Boost-phase defenses help solve at least one tactical problem: MIRVs, or Multiple Independently-Targetable Reentry Vehicles, long the bane of ABM developers. Within a few minutes of launch, a MIRV-equipped missile can send its warheads and dummies off on different trajectories. The best way to deal with this is to hit the missile before one target becomes ten.

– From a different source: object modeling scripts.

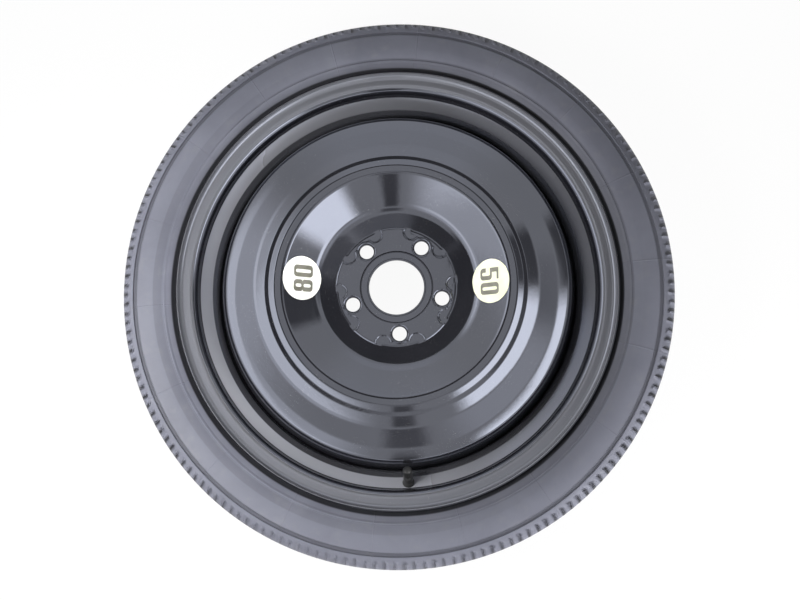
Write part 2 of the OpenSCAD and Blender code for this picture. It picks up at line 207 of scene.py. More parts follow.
def trace(bm: bmesh.types.BMesh, outline: Outline, closed: bool = True) -> list:
    """Draws an outline in the XZ plane.

    Args:
        bm: Mesh to draw in.
        outline: Points as (radius, height).
        closed: Whether the last point joins the first.

    Returns:
        The new vertices and edges.
    """
    verts = [bm.verts.new((r, 0, z)) for r, z in outline]
    pairs = list(zip(verts, verts[1:]))
    if closed:
        pairs.append((verts[-1], verts[0]))
    return verts + [bm.edges.new(pair) for pair in pairs]


def spin(bm: bmesh.types.BMesh, geometry: Sequence, turn: float, steps: int, **options: bool) -> dict:
    """Sweeps or copies geometry about Z.

    Args:
        bm: Mesh to work in.
        geometry: What is swept.
        turn: Angle of the whole sweep in radians.
        steps: Number of steps in it.
        options: Whether it merges or duplicates, as the operator names them.

    Returns:
        What the operator gives back.
    """
    return bmesh.ops.spin(
        bm, geom=geometry, axis=(0, 0, 1), cent=(0, 0, 0), angle=turn, steps=steps, **options
    )


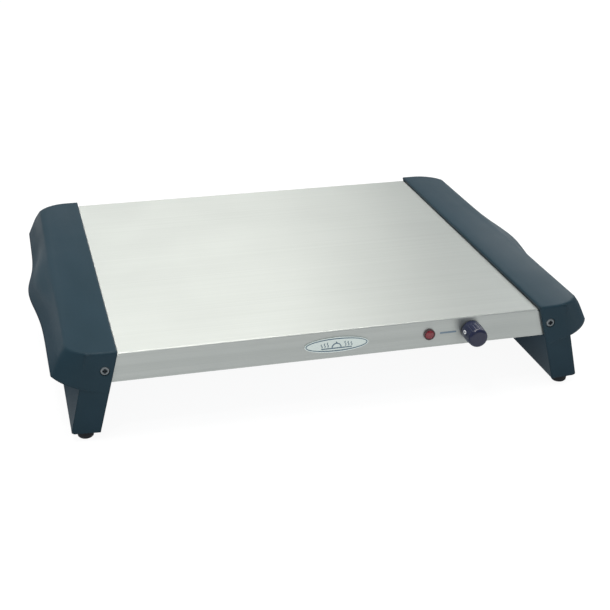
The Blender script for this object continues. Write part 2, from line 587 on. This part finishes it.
# Spun flat with a radius of 1, then drawn out to its size and wrapped round the collar
ring = bmesh.new()
band = [ring.verts.new((reach, 0.0, lift)) for reach, lift in
        ((ring_hole, ring_under), (1.0, ring_under), (1.0, ring_over), (ring_hole, ring_over))]
band_edges = [ring.edges.new((band[i - 1], band[i])) for i in range(4)]
bmesh.ops.spin(ring, geom=band + band_edges, cent=(0, 0, 0), axis=(0, 0, 1), angle=radians(360),
               steps=48, use_merge=True)
for vert in ring.verts:
    along, around, lift = vert.co.x * ring_long, vert.co.y * ring_wide / collar_r, vert.co.z
    vert.co = (knob_x - cos(above_nine + around) * (collar_r + lift), ring_y + along,
               knob_z + sin(above_nine + around) * (collar_r + lift))
bmesh.ops.recalc_face_normals(ring, faces=ring.faces)
marker = worked_finish("white_print", (0.86, 0.88, 0.9), (0.78, 0.8, 0.82), 0.45, 0.0,
                       (1500.0, 1500.0, 1500.0), 0.15)
ring_print = shaded_object("marker_ring", ring, marker)
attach(ring_print, "control")
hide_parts("knob_marker")

# ---------- cord outlet and wiring ----------
# A black nylon gland in the rear apron, held by a nut inside. Insulated leads run inside the tray, and
# a green screw grounds it.

nylon = worked_finish("black_nylon", (0.022, 0.023, 0.025), (0.013, 0.014, 0.015), 0.5, 0.0,
                      (1100.0, 1100.0, 1100.0), 0.35, ((0.06, 0.062, 0.065), 0.7))
paint(nylon, "cord_gland", "gland_nut")
ground_green = worked_finish("green_screw", (0.12, 0.42, 0.18), (0.07, 0.3, 0.11), 0.4, 0.3,
                             (800.0, 800.0, 800.0), 0.25)
paint(ground_green, "ground_screw")
red_sleeve = worked_finish("red_insulation", (0.42, 0.08, 0.04), (0.28, 0.05, 0.025), 0.55, 0.0,
                           (500.0, 500.0, 500.0), 0.3)
paint(red_sleeve, "live_lead", "element_lead", "lamp_leads")
blue_sleeve = worked_finish("blue_insulation", (0.1, 0.2, 0.5), (0.06, 0.13, 0.36), 0.55, 0.0,
                            (500.0, 500.0, 500.0), 0.3)
paint(blue_sleeve, "neutral_lead")
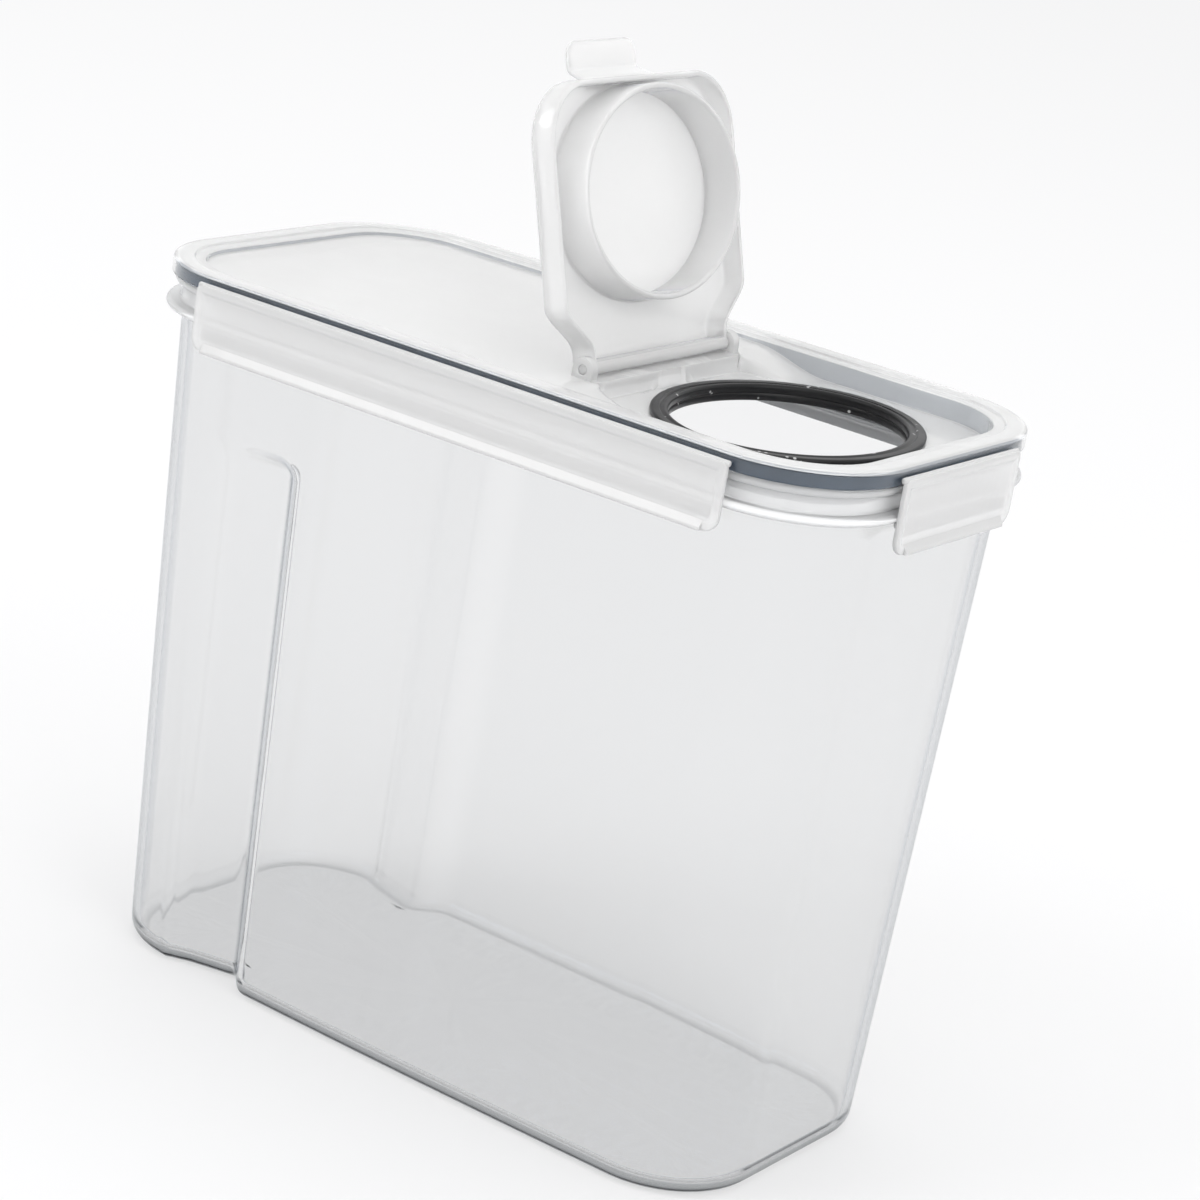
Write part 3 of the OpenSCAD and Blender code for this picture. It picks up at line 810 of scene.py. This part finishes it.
@dataclass
class Lid(Piece):
    """Lid with a raised rim, a rear deck, a ramp and step to the spout deck, and hinge ears."""

    name = "lid_plate"
    node = "lid"
    finishes = (Finish.LID, Finish.SKIRT, Finish.RIM_WALL, Finish.PLUG_WALL)

    wall_at: float = 9.4
    wall_t: float = 1.5
    foot: float = 0.5
    step_run: float = 1.2
    ramp_l: float = 24.0
    hole_gap: float = 0.1
    inner_top: float = 1.25
    skirt_strips: int = 6
    edge_strips: int = 3
    wall_strips: tuple[int, int] = (-2, 5)
    plug_strips: int = 18
    channel_strips: int = 7

    def height(self, x: np.ndarray, y: np.ndarray) -> np.ndarray:
        """Deck height below the lid's top: a steep step between the ears, a long ramp beside them.

        The fall runs over a length that grows from the step's run to the ramp's, by an eased
        share of the distance outside the ears.

        Args:
            x: Places along the length.
            y: Places across the width.

        Returns:
            Height at each place, negative.
        """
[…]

But boost-phase defenses offer a key strategic advantage as well. They can, and indeed must, be placed close to their targets. Their batteries would be able to intercept North Korean missiles but not launches from deep within mainland China and unlike current forward-deployed regional systems, they can have verifiably limited ranges. China is currently up-in-arms over the deployment of THAAD in South Korea, while Russia is livid about the placement of Aegis batteries in Romania and Poland. As terminal-phase and midcourse-phase systems, these are inherently long-range. THAAD interceptors have a range of over 200 kilometers, while an Aegis-fired SM-6 can fly as many as 240 kilometers. The THAAD-ER and SM-6 IIB upgrades only extend these ranges. On the other hand, a Sidewinder fired from an F-35 has a maximum range of about 35 kilometers. For the foreseeable future, atmospheric lasers will be similarly short-ranged.

This also provides a solution to China’s other gripe with the placement of THAAD: that the accompanying radar system penetrates deep into Chinese airspace. Large radar ranges are a necessary component of any midcourse or terminal-phase system. If THAAD is going to intercept a ballistic missile 200 kilometers out, then it needs to launch the interceptor long before then, and it will need to acquire the missile even further out. As such, the AN/TPY-2 radar that accompanies the THAAD system has an estimated range of at least 1,000 kilometers, which could reach from Seoul to Beijing and would allow the United States to monitor all activity in that part of Chinese airspace. However, boost-phase defenses work on the principle of targeting missiles inside a predetermined area. Therefore, they can use less powerful, more localized radars focused just on North Korean ICBM sites rather than the whole region.

But a technology change alone isn’t enough to extract the United States from its security dilemma; that will require trust and communication. U.S. officials must take the initiative to convince Russia and China that these systems are not aimed at them. Boost-phase defense provides the technical basis for this, but it must be accompanied by openness and transparency. This could include allowing inspections of missile defense installations to verify their short-ranged nature. Unfortunately, current diplomatic trust is not high, as shown by the collapse of the INF treaty. The situation is further hindered by statements such as President Trump’s words at the Missile Defense Review rollout: “Our goal is simple. To ensure that we can detect and destroy any missile launched against the United States anywhere, anytime, anyplace.” 

As ABM technology improves, especially the effectiveness of lasers, the United States would do well to focus on localized, surface-based, boost-phase defenses rather than attempting to build a massive Reagan-style missile defense scheme that would serve only to destabilize the current world order. This will provide an effective defense against current and future rogue states, while maintaining the status quo among the major nuclear powers.